= Data extract =
- - - -
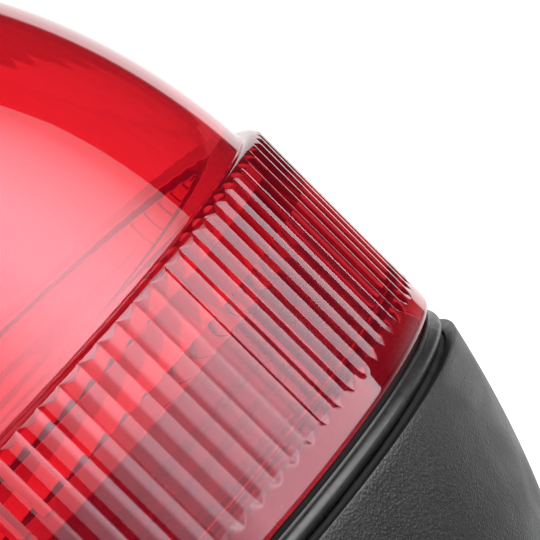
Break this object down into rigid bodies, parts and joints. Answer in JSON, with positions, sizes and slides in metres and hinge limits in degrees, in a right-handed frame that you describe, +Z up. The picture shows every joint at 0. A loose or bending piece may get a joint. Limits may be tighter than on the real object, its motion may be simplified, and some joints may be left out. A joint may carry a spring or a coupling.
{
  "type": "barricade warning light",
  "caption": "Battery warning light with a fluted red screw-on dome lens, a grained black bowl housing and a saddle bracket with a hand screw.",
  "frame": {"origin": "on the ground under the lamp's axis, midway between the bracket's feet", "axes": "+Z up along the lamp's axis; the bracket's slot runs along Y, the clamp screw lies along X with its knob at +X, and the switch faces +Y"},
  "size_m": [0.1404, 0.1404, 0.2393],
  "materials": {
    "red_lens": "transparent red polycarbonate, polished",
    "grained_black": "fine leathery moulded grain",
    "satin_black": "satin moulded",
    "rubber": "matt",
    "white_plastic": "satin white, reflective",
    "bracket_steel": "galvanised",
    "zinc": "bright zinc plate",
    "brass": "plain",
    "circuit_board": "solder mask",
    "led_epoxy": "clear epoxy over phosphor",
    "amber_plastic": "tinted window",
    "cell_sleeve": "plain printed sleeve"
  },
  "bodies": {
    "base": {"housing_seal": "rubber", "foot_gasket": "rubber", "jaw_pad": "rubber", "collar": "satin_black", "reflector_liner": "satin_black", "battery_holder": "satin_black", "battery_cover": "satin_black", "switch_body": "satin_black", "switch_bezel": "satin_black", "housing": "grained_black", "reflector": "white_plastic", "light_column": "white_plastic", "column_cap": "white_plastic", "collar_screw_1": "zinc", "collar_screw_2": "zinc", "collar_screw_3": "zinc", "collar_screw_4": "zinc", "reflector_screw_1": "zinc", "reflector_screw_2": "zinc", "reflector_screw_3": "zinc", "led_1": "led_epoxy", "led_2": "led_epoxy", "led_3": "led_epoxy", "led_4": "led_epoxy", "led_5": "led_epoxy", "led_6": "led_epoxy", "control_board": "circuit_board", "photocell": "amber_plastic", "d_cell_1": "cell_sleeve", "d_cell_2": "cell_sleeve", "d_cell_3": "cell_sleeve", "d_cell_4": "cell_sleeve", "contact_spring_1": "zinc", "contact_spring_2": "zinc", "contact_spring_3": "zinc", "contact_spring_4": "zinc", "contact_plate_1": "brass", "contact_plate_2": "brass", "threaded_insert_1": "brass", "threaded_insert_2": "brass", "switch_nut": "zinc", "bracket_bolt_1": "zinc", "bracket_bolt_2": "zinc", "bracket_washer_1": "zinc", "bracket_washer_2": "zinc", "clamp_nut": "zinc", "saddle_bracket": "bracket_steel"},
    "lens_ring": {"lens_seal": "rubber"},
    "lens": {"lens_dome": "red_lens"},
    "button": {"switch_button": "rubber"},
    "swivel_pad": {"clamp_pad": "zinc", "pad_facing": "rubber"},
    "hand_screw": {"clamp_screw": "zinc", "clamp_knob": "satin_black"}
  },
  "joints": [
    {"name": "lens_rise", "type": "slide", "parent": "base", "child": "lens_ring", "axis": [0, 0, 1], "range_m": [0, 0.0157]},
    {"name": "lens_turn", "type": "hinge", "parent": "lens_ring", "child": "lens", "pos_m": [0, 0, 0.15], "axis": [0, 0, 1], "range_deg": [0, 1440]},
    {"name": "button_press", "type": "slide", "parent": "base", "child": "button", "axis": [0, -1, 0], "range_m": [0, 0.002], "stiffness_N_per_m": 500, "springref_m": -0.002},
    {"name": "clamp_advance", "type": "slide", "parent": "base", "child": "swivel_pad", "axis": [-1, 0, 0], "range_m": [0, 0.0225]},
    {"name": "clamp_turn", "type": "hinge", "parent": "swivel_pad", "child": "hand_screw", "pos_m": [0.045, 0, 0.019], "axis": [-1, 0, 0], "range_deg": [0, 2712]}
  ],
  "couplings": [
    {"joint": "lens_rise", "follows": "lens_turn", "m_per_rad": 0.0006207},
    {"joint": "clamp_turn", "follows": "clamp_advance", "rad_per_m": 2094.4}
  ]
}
- - - -
= Problem to work on =
Return all the data above once more, precisely as given.

= Task answer =
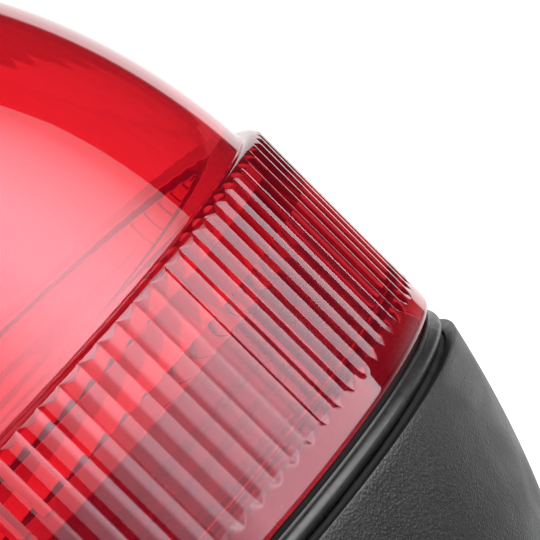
Break this object down into rigid bodies, parts and joints. Answer in JSON, with positions, sizes and slides in metres and hinge limits in degrees, in a right-handed frame that you describe, +Z up. The picture shows every joint at 0. A loose or bending piece may get a joint. Limits may be tighter than on the real object, its motion may be simplified, and some joints may be left out. A joint may carry a spring or a coupling.
{
  "type": "barricade warning light",
  "caption": "Battery warning light with a fluted red screw-on dome lens, a grained black bowl housing and a saddle bracket with a hand screw.",
  "frame": {"origin": "on the ground under the lamp's axis, midway between the bracket's feet", "axes": "+Z up along the lamp's axis; the bracket's slot runs along Y, the clamp screw lies along X with its knob at +X, and the switch faces +Y"},
  "size_m": [0.1404, 0.1404, 0.2393],
  "materials": {
    "red_lens": "transparent red polycarbonate, polished",
    "grained_black": "fine leathery moulded grain",
    "satin_black": "satin moulded",
    "rubber": "matt",
    "white_plastic": "satin white, reflective",
    "bracket_steel": "galvanised",
    "zinc": "bright zinc plate",
    "brass": "plain",
    "circuit_board": "solder mask",
    "led_epoxy": "clear epoxy over phosphor",
    "amber_plastic": "tinted window",
    "cell_sleeve": "plain printed sleeve"
  },
  "bodies": {
    "base": {"housing_seal": "rubber", "foot_gasket": "rubber", "jaw_pad": "rubber", "collar": "satin_black", "reflector_liner": "satin_black", "battery_holder": "satin_black", "battery_cover": "satin_black", "switch_body": "satin_black", "switch_bezel": "satin_black", "housing": "grained_black", "reflector": "white_plastic", "light_column": "white_plastic", "column_cap": "white_plastic", "collar_screw_1": "zinc", "collar_screw_2": "zinc", "collar_screw_3": "zinc", "collar_screw_4": "zinc", "reflector_screw_1": "zinc", "reflector_screw_2": "zinc", "reflector_screw_3": "zinc", "led_1": "led_epoxy", "led_2": "led_epoxy", "led_3": "led_epoxy", "led_4": "led_epoxy", "led_5": "led_epoxy", "led_6": "led_epoxy", "control_board": "circuit_board", "photocell": "amber_plastic", "d_cell_1": "cell_sleeve", "d_cell_2": "cell_sleeve", "d_cell_3": "cell_sleeve", "d_cell_4": "cell_sleeve", "contact_spring_1": "zinc", "contact_spring_2": "zinc", "contact_spring_3": "zinc", "contact_spring_4": "zinc", "contact_plate_1": "brass", "contact_plate_2": "brass", "threaded_insert_1": "brass", "threaded_insert_2": "brass", "switch_nut": "zinc", "bracket_bolt_1": "zinc", "bracket_bolt_2": "zinc", "bracket_washer_1": "zinc", "bracket_washer_2": "zinc", "clamp_nut": "zinc", "saddle_bracket": "bracket_steel"},
    "lens_ring": {"lens_seal": "rubber"},
    "lens": {"lens_dome": "red_lens"},
    "button": {"switch_button": "rubber"},
    "swivel_pad": {"clamp_pad": "zinc", "pad_facing": "rubber"},
    "hand_screw": {"clamp_screw": "zinc", "clamp_knob": "satin_black"}
  },
  "joints": [
    {"name": "lens_rise", "type": "slide", "parent": "base", "child": "lens_ring", "axis": [0, 0, 1], "range_m": [0, 0.0157]},
    {"name": "lens_turn", "type": "hinge", "parent": "lens_ring", "child": "lens", "pos_m": [0, 0, 0.15], "axis": [0, 0, 1], "range_deg": [0, 1440]},
    {"name": "button_press", "type": "slide", "parent": "base", "child": "button", "axis": [0, -1, 0], "range_m": [0, 0.002], "stiffness_N_per_m": 500, "springref_m": -0.002},
    {"name": "clamp_advance", "type": "slide", "parent": "base", "child": "swivel_pad", "axis": [-1, 0, 0], "range_m": [0, 0.0225]},
    {"name": "clamp_turn", "type": "hinge", "parent": "swivel_pad", "child": "hand_screw", "pos_m": [0.045, 0, 0.019], "axis": [-1, 0, 0], "range_deg": [0, 2712]}
  ],
  "couplings": [
    {"joint": "lens_rise", "follows": "lens_turn", "m_per_rad": 0.0006207},
    {"joint": "clamp_turn", "follows": "clamp_advance", "rad_per_m": 2094.4}
  ]
}